4) Edit that button's properties - name it IDC_DRAGON. For it's caption, enter whatever you want
5) Type Ctrl-W to open Class Wizard
6) Make sure the class selected is the Dialog box class for your main dialog
7) Highlight the button's ID (IDC_DRAGON) in the Object IDs listbox
8) You'll see 2 messages in the "Messages" listbox that Windows recognizes for that type of highlighted object
9) Double-click on the BN_CLICKED message
10) You will see a small dialog that opens and asks you for the name of the function that will Handle that Event (clicking the button). You can usually just use the default. Click OK.
11) What you have just done is add an empty Message Handler for code that will be executed when a user clicks that button.
12) Notice that the text in the Messages listbox is now bold for the message BN_CLICKED. This means that Class Wizard has created a Handler for that Message
13) Look at the Member Functions listbox - you should see that the function name you entered (or accepted as the default) for the handler for the BN_CLICKED Message for the IDC_DRAGON object is highlightd.
14) Double-click that highlighted function and you will be taken to your source code - right at the spot where you need to write the code to handle that event.

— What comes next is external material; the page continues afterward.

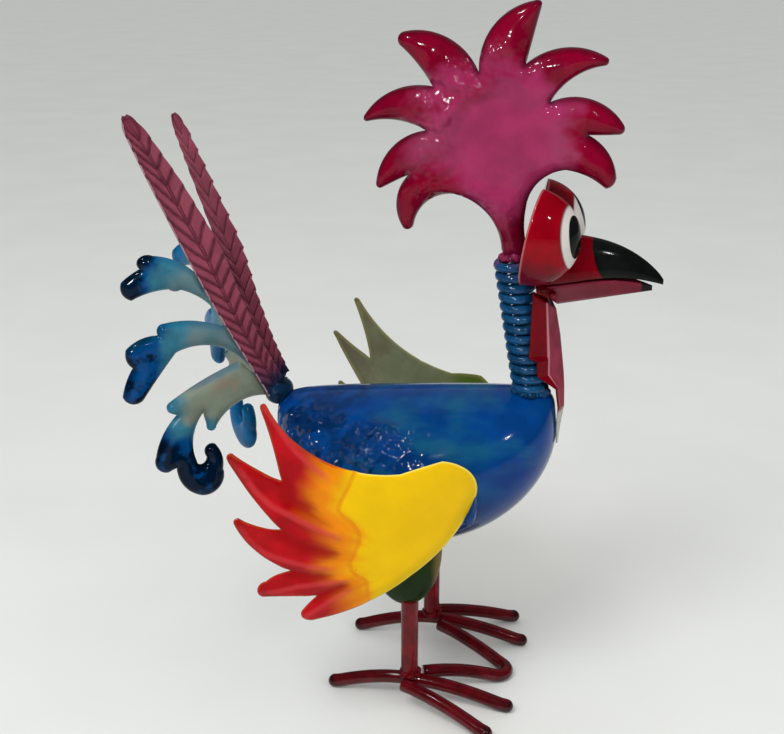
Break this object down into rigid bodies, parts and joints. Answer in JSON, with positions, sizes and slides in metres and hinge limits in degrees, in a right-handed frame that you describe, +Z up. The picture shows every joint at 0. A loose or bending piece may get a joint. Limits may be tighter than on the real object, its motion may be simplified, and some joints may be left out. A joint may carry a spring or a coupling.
{
  "type": "metal rooster statue",
  "caption": "Painted sheet-metal rooster that stands on rod feet, with a leaf-shaped crest, a coiled wire neck, spread wings and a tail of toothed plumes and curls.",
  "frame": {"origin": "on the ground, under the middle of the length and width", "axes": "+Z up, +X the way the rooster faces, so its right side is at -Y"},
  "size_m": [0.3556, 0.2584, 0.4826],
  "materials": {
    "cobalt_enamel": "gloss",
    "magenta_enamel": "gloss",
    "red_enamel": "gloss",
    "yellow_enamel": "gloss",
    "maroon_paint": "satin",
    "green_enamel": "gloss",
    "crimson_enamel": "gloss",
    "teal_enamel": "gloss"
  },
  "bodies": {
    "root": {"body": "cobalt_enamel", "crest": "magenta_enamel", "eye_dome_left": "red_enamel", "eye_dome_right": "red_enamel", "leg_left": "crimson_enamel", "leg_right": "crimson_enamel", "long_toe_left": "crimson_enamel", "long_toe_right": "crimson_enamel", "lower_beak": "red_enamel", "lower_curl_left": "teal_enamel", "lower_curl_right": "teal_enamel", "middle_curl_left": "teal_enamel", "middle_curl_right": "teal_enamel", "neck_coil": "cobalt_enamel", "neck_weld": "cobalt_enamel", "outer_toe_left": "crimson_enamel", "outer_toe_right": "crimson_enamel", "plume_left": "maroon_paint", "plume_right": "maroon_paint", "tail_collar": "cobalt_enamel", "thigh_left": "green_enamel", "thigh_right": "green_enamel", "toe_loop": "crimson_enamel", "upper_beak": "red_enamel", "upper_curl_left": "teal_enamel", "upper_curl_right": "teal_enamel", "wattle": "red_enamel", "wing_left": "yellow_enamel", "wing_right": "yellow_enamel", "wing_weld_left": "cobalt_enamel", "wing_weld_right": "cobalt_enamel"}
  },
  "joints": []
}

15) Just to verify that you are handling the event - write the following code where Class Wizard positions you:
MessageBox("Dragon Button", "BN_CLICK Handler");
16) If you do it correctly, you will see the message box when you click the Dragon button
If this explanation was too simplistic, I apologize. It sounded like you needed help in handling events.
If you complete steps 1-16 correctly, then you will be ready to write the actual code you need to respond to a button click.